The main ailments of the economy are:

The collapse of the ATM economy of the real estate bubble.

The collapse of the mortgage securitization process.

The loss of jobs due to the basic non-world-competitiveness of the US worker that was disguised by the on-site and near-site labor needs of the real estate bubble.

The upward pressure on prices that is coming from the world competing for commodities that have limits in supply or production.

The unsustainable nature of the governments economic policies.

The unsustainable nature of the governments foreign policies.

Will rate cuts cure these problems? No, in fact they have no effect or make them worse. The only potential hope is that the dollar falls far enough that the uncompetitive nature of US labor less true. But this is not good news for the US worker--their wages will not go up but their costs certainly will.

Well, low interest rates drive dollar lower, and this makes domestic products more competitive.

If we also showed more elasticity in our gasoline consumption, the combined effect would quickly reduce the trade imbalance.

Several aspects of the "main ailments" listed by Neal are, basically, necessary corrections. Mortgage securitization will exist, but with improved sorting into less and more risky securities.

There is even a solution to stop the average wages from decreasing: include CEOs in calculations, with all their benefits and bonuses.

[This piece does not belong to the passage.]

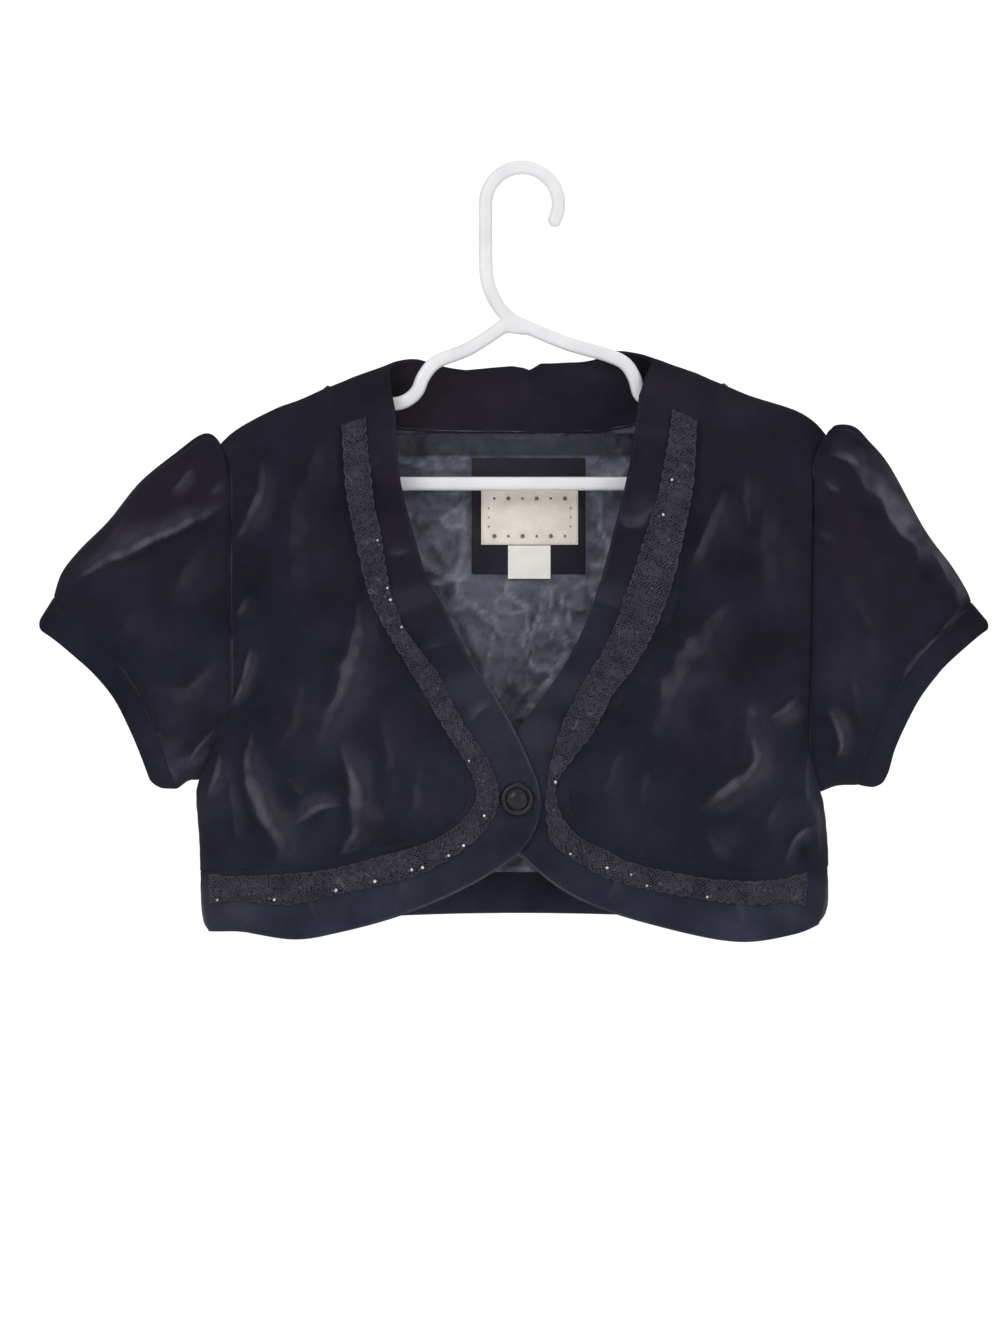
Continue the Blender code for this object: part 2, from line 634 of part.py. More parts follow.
def flat_piece(name, box, layer, colour, across, down):
    """Piece laid on the lining inside the neck, a number of layers above it."""
    left, right, top, bottom = box
    x, z = np.meshgrid(np.linspace(left, right, across), np.linspace(top, bottom, down))
    inset = LINING_INSET + LINING_WALL + PATCH_CLEARANCE + layer * (LABEL_WALL + SEAM_GAP)
    points = lifted(x, z, body_depth(x, z) - inset)
    normals = height_normals(points, body_depth, 1)
    wall(name, points, normals, LABEL_WALL, colour, chamfer=0.0)


# Hard pieces

def button():
    """Turned button with a raised rim round a shallow dish, on a low back boss."""
    radius = BUTTON_RADIUS
    profile = ((0, 1.7), (4.2, 1.9), (6.2, 2.4), (7.4, 3.4), (8.6, 3.8), (9.6, 3.2),
               (radius, 2.0), (9.4, 0.8), (7.0, 0.25), (0, 0))
    mesh = bpy.data.meshes.new("button_profile")
    edges = [(i, i + 1) for i in range(len(profile) - 1)]
    mesh.from_pydata([(r * MM, 0, h * MM) for r, h in profile], edges, [])
    part = bpy.data.objects.new("button", mesh)
    PARTS.objects.link(part)
    turn = part.modifiers.new("turn", "SCREW")
    turn.steps = 28
    turn.render_steps = 28
    turn.use_merge_vertices = True
    turn.merge_threshold = 0.00001
    turn.use_smooth_shade = True
    mesh.materials.append(material("button", "button"))
    seat = float(front_y("right", BUTTON_X, BUTTON_Z)) - SEAM_GAP
    part.location = (BUTTON_X * MM, seat * MM, BUTTON_Z * MM)
    part.rotation_euler = (math.radians(90), 0, 0)
    return part


def tube_mesh(name, points, cyclic):
    curve = bpy.data.curves.new(name, "CURVE")
    curve.dimensions = "3D"
    curve.bevel_depth = TUBE_RADIUS * MM
    curve.bevel_resolution = 2
    curve.use_fill_caps = True
    spline = curve.splines.new("POLY")
    spline.points.add(len(points) - 1)
    for point, (x, z) in zip(spline.points, points):
        point.co = (x * MM, 0, z * MM, 1)
    spline.use_cyclic_u = cyclic
    holder = bpy.data.objects.new(name + "_curve", curve)
    bpy.context.scene.collection.objects.link(holder)
    bpy.context.view_layer.update()
    mesh = bpy.data.meshes.new_from_object(holder.evaluated_get(bpy.context.evaluated_depsgraph_get()))
    bpy.data.objects.remove(holder)
    work = bmesh.new()
    work.from_mesh(mesh)
    bmesh.ops.remove_doubles(work, verts=work.verts, dist=0.00001)
    work.to_mesh(mesh)
    work.free()
    return mesh


def hanger():
    """Moulded tube: a closed frame of two notched arms and a bar, and a hook joined to its top."""
    right = smooth_rows(HANGER_ARM["right"], 34)
    left = smooth_rows(HANGER_ARM["left"], 34)
    frame = np.concatenate([right, left[:0:-1]])
    radius = HOOK_INNER_RADIUS + TUBE_RADIUS
    stem = smooth_rows(HANGER_STEM[::-1], 12)
    arc = []
    for degrees in np.linspace(180, HOOK_TIP_DEGREES, 24):
        turn = math.radians(degrees)
        arc.append((radius * math.cos(turn), radius * math.sin(turn) - HOOK_INNER_RADIUS))
    part = bpy.data.objects.new("hanger", tube_mesh("hanger_frame", frame, True))
    route = np.concatenate([stem, np.array(arc)])
    hook = bpy.data.objects.new("hook_cutter", tube_mesh("hook", route, False))
    PARTS.objects.link(part)
    CUTTERS.objects.link(hook)
    hook.hide_render = True
    hook.display_type = "WIRE"
    part.data.materials.append(material("hanger", "hanger"))
    join = part.modifiers.new("join", "BOOLEAN")
    join.operation = "UNION"
    join.solver = "EXACT"
    join.object = hook
    part.data.shade_smooth()
    return part


for old in list(bpy.data.objects):
    bpy.data.objects.remove(old)
PARTS = bpy.data.collections.new("bolero_jacket")
CUTTERS = bpy.data.collections.new("joining_shapes")
bpy.context.scene.collection.children.link(PARTS)
bpy.context.scene.collection.children.link(CUTTERS)

for one_side in SIDE_SIGN:
    front_panel(one_side)
    front_band(one_side)
    lace(one_side)
    sleeve(one_side)
    cuff(one_side)
back_panel()
back_hem_band()
collar()
lining()
flat_piece("label_patch", PATCH_BOX, 0, "velvet", 6, 6)
flat_piece("label", LABEL_BOX, 1, "label", 6, 4)
flat_piece("size_tab", TAB_BOX, 1, "label", 3, 3)
button()
hanger()
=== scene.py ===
# Looks of the short velvet bolero jacket on its hanger.
# Tables are in millimetres: x to the viewer's right, z up, the front faces -Y.
# The origin is the inner top of the hanger's hook. "right" is the wearer's right, at -X.
import math

import bmesh
import bpy
import numpy as np
from mathutils import Matrix, Vector


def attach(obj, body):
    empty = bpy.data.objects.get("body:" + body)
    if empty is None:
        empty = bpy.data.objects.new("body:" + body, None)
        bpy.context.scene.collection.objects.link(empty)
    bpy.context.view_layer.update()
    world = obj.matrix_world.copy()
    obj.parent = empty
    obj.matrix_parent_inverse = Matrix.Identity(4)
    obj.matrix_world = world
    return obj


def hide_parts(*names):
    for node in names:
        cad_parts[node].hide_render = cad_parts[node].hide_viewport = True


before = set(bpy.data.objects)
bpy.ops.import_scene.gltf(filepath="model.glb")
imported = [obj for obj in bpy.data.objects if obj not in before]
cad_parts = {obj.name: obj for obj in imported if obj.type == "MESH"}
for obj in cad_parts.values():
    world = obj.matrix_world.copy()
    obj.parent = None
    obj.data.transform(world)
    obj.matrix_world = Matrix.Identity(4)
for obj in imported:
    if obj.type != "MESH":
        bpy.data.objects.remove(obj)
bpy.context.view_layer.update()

MM = 0.001
SIDE_SIGN = {"right": -1.0, "left": 1.0}
FACING_FRONT = Matrix.Rotation(math.pi / 2, 4, "X")

# Cloth thicknesses
VELVET = 1.7
BAND = 2.2
SATIN = 0.8
PATCH = 1.0
LABEL = 0.7

# How deep seams sink and tuck in under their neighbour, how far in the lining and labels lie,
# and how crisp the edge of a fold's painted highlight is
SEAM_DIP = 0.2
SOFT_DIP = 0.08
SEAM_REACH = 0.9
TUCK = 0.7
TUCK_DEPTH = 0.6
LINING_INSET = 2.7
LABEL_CLEARANCE = 0.5
LABEL_LAYER = 1.3
FOLD_EDGE = 1.7

# Seams between pieces of one band, which hardly show
SOFT_SEAMS = {"right_band": ("first",), "left_band": ("first",), "back_collar": ("first", "last")}

# Half depths of the hanging garment, front to back
CHEST_DEPTH = 26.0
SHOULDER_FALL = 95.0
SIDE_ROUND = 55.0
ARMHOLE_DEPTH = 20.0
ARMHOLE_POWER = 0.85
SEAM_SLOPE = 3.5
ARMPIT_TUCK = 0.7
ARMPIT_TOP = -336
CUFF_DEPTH = 16.0
SLEEVE_PUFF = 9.0
SEAM_PUFF = 2.5
FRONT_LAP = 1.7
LAP_BLEND = 50.0
LAP_START = 70.0

# Hanger and button sizes
TUBE_RADIUS = 4.5
SQUARENESS = 0.6
HOOK_INNER_RADIUS = 17.4
HOOK_TIP_DEGREES = -32.0
BUTTON_RADIUS = 10.0
BUTTON_X = -3.0
BUTTON_Z = -373.8
BUTTON_SINK = 0.3
# Outline that the button is turned from: radius, height
BUTTON_PROFILE = (
    (0.0, 2.1), (2.6, 2.0), (4.4, 1.45), (5.6, 1.5), (6.6, 2.5), (7.6, 3.6), (8.6, 3.75),
    (9.5, 3.1), (BUTTON_RADIUS, 2.0), (9.5, 0.9), (7.8, 0.3), (0.0, 0.05),
)

# Camera
CAMERA_X = -13.2
CAMERA_Z = -293.7
CAMERA_DISTANCE = 3200.0
FRAME_HEIGHT = 797.4
SENSOR = 36.0

# Room, in metres: floor height, foot and curve of the round wall, its top, and its own light
FLOOR_Z = -0.80
WALL_START = 4.4
WALL_CURVE = 1.2
WALL_TOP = 2.2
WALL_GLOW = 0.18
ARC_STEPS = 12
WALL_STEPS = 72

# Lights: name, place and aim in metres, size, power
LIGHTS = (
    ("key", (-1.3, -2.2, 0.9), (0, 0, -0.28), (1.2, 1.2), 31),
    ("fill", (1.7, -2.0, 0.2), (0, 0, -0.3), (1.4, 1.4), 15),
    ("top", (0.2, -0.2, 1.4), (0, 0, -0.3), (1.4, 0.8), 11),
    ("rear", (0.9, 2.4, 1.5), (0, 0, -0.3), (1.2, 1.2), 7),
)
WORLD_LIGHT = 0.6

# Top fold of the shoulders and the line it would follow across the neck: x, z
RIDGE = (
    (-182, -161), (-169, -151), (-148, -140), (-133, -134.5), (-115, -126.5), (-106, -123.5),
    (-82, -114.5), (-64, -110), (0, -106), (60, -104), (71, -107), (83, -111.5),
    (95, -116.5), (119, -125), (137, -132.3), (161, -139.8), (173, -146), (184, -156),
)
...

"The problem for a Democratic Congress is the old saying "fool me once, shame on you; fool me 27 times, shame on me". While what you suggest might make sense in a rational world, the history of the last 30 years has been Democratic administrations and congresses cleaning up messes and absorbing the blame for doing so followed by Republican administrations and congresses creating new and bigger messes in the course of transferring trillions of dollars of wealth to their very rich friends. "

Cranky nails it nicely. I especially like "fool me 27 times."